Coffee grounds, lentils and eggshells sound more like items thrown into a compost bin rather than used in vehicle manufacturing. But, that's what the automotive industry is using to create stronger, lighter materials for the interior of some new cars.
Food waste is still a global problem. Every day in the United States, an average of one pound of food waste is created by every single person, according to the Environmental Protection Agency (EPA). That's about 206 billion pounds of food waste per year. That's a lot of wasted food! And, what happens to most of it? It ends up in landfills, where it decomposes and produces methane, a greenhouse gas that is 21 times more powerful than carbon dioxide.
Using food waste in vehicle manufacturing is an emerging trend that's gaining traction among automakers, and one that's drawing a lot of attention from environmentalists. Retired Jaguar Director of Design, Ian Callum, launched his new business model, CALLUM, in 2019 to "create bespoke and limited-edition products across the sectors of design, lifestyle and travel." With so many projects taking off in the automotive industry, it's no surprise that one of the projects brought to market is the classic Porsche 911's recent unique interior.

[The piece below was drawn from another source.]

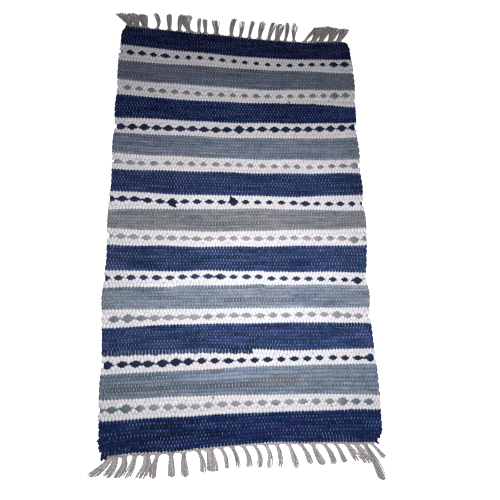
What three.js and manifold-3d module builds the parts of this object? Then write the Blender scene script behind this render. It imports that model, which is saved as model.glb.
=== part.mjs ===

Some of the ways in which CALLUM used food waste to develop this interior include walnut shells and eggshells on the trim, expired rice for a translucent lamp cover and vegetable pulp to dye various pieces of the car's interior.
If you're wondering how long these materials could last – or if there could possibly be a smell involved, you'd be surprised at just how durable and clean these textiles are. Not only that, but they're very light in weight, which is great for fuel efficiency and could improve the vehicle's overall performance.
So, how do they do it?
Much of the process involves conversion to bio-based plastics. This process uses a chemical process to break down the materials and turn them into a new form that can be used in vehicle manufacturing. Textiles and composites are created in much the same way. And, as can be seen (or not seen) by car owners and passengers, the end result is a stunningly unique vehicle interior.
Other car manufacturers are also making real change in the industry. For example, Volvo's Polestar brand is using food waste to create a special material that can be used for their cars. The cabins are leather-free and vegan, relying on bio-based materials to create the interior. Tesla and Audi are two other brands that have begun to experiment with this kind of technology.
It's an exciting thought, but can this trend continue? The simple answer is yes, and it will. Sustainable initiatives will only continue to become more popular, and with it will come even more technological innovations that will reduce the amount of waste being created. As long as industries are willing to make a real change, the future is bright for the car industry and its potential positive environmental impact.